3. Nippon is running television ads in the United States promoting the purchase. That is a red flag in itself.
The issue to me is liken to a remark sometimes attributed to John Kerry: “I was for it until I wasn’t.” What seems to be missing in the overall consideration of US Steel/Free trade/Tariffs is the realization that trade and industrial policies have become weaponized fully. Old Timey economic theories have been so bastardized as to be unrecognizable, so, i suggest that they be discarded in future economic policy. As far as Nippon Steel. Let them buy U S Steel, if their ownership ever proves problematic in the future, just appropriate U S Steel and void Nippon ownership. WWI began the precedent: The US appropriated German Beyer, American holding of I.G. Farben and Zeiss optical. When in a corner, theory is usually ignored. I like to think: “When you are up to you a– in alligators, it is hard to remember your objective was to drain the swamp.”

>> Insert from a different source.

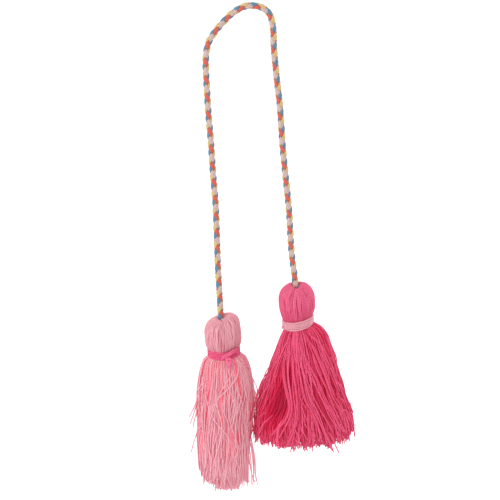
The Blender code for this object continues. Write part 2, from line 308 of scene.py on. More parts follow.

George, after Nippon buys U.S. steel how long will it take for critical processes and the talent with the know-how to leave U.S. soil? 25-30 years?
What are you going to appropriate when it is overseas? The U.S. is led by C-Suite looking at quarterly goals. The cultures that gave us “The Art of War” plan with 25–100-year goals. To take your example one step further, our children will be swimming with alligators and saying: wish our dads taught us to make those weapons to deal with these alligators.